Una pantalla blanca, los ojos como ascuas esmeriladas, un
vano clamor por resolver, el lineamiento de un esquema sobrevolando la
horizontalidad de una conjetura violácea en un plano verde, donde caben las
teorías nunca labradas frente al espejo, la línea acaso recta de las
probabilidades semánticas de una sentencia impar.
Dar una zambullida, imbricar los conceptuales trazos, un
sol tibio que enceguece, sombras que se inclinan hacia el pasado.
No quiero corregir esta vez, escribo como si me escapara
desde un trasfondo de pasillo horadado por la reiteración de gestos mecánicos,
la parte de la belleza donde cuelgan los helechos y las lilas, mezcladas como
en una urdimbre, el sol de entonces, reflejando el brillo de las bombitas de
agua colgadas de los hilos, el patio con los canteros resquebrajados, las tejas
rosadas con sus clavos oxidados, el pájaro que nunca aprendió a volar.

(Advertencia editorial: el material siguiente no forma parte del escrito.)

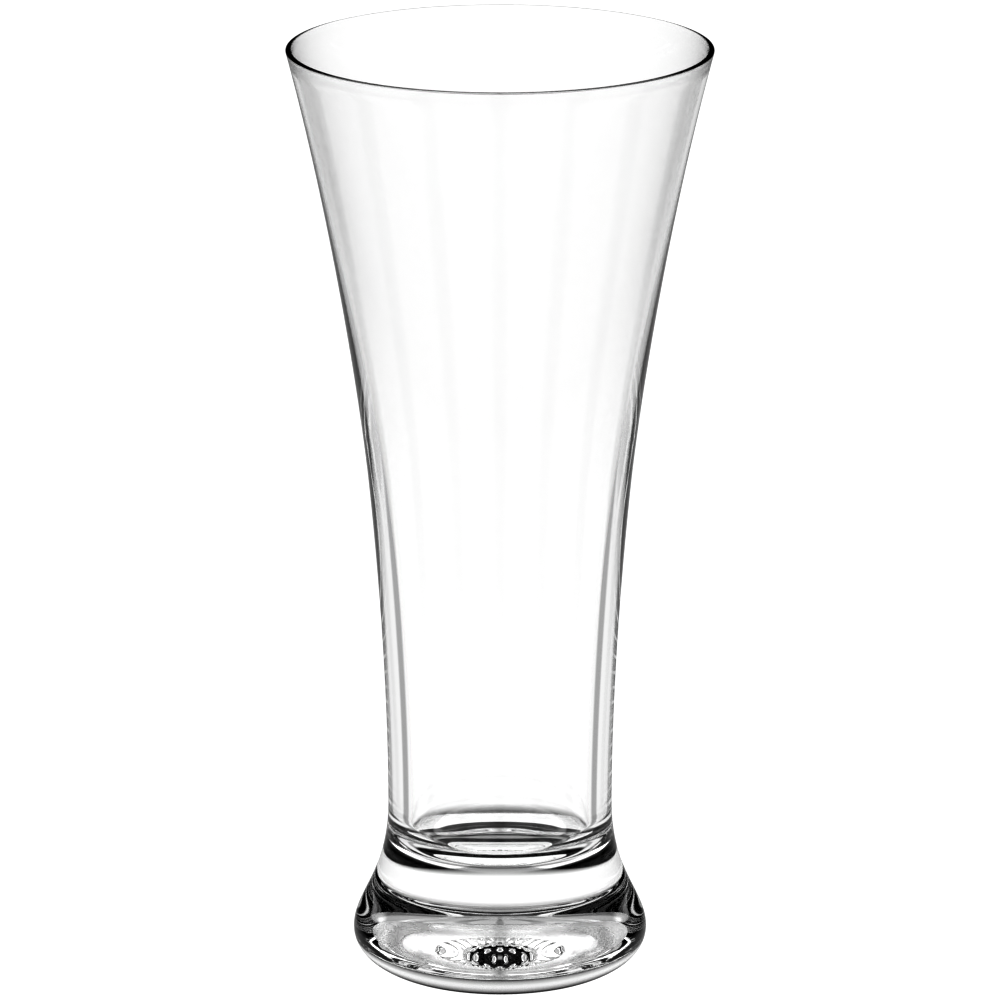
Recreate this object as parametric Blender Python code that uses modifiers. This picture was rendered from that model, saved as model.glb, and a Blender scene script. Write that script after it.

Suelo hurgar entre los desencantos y las dilucidaciones prosaicas, existe un puente entre ellas, como una certidumbre por devanar,
simplemente el tiempo, aquella dimensión que todo obstaculiza, desplaza hacia
las márgenes la perpetuación de los desbrozamientos, donde fluctúan las obligaciones de los
relojes, las tareas con candados y las paredes de la rutina.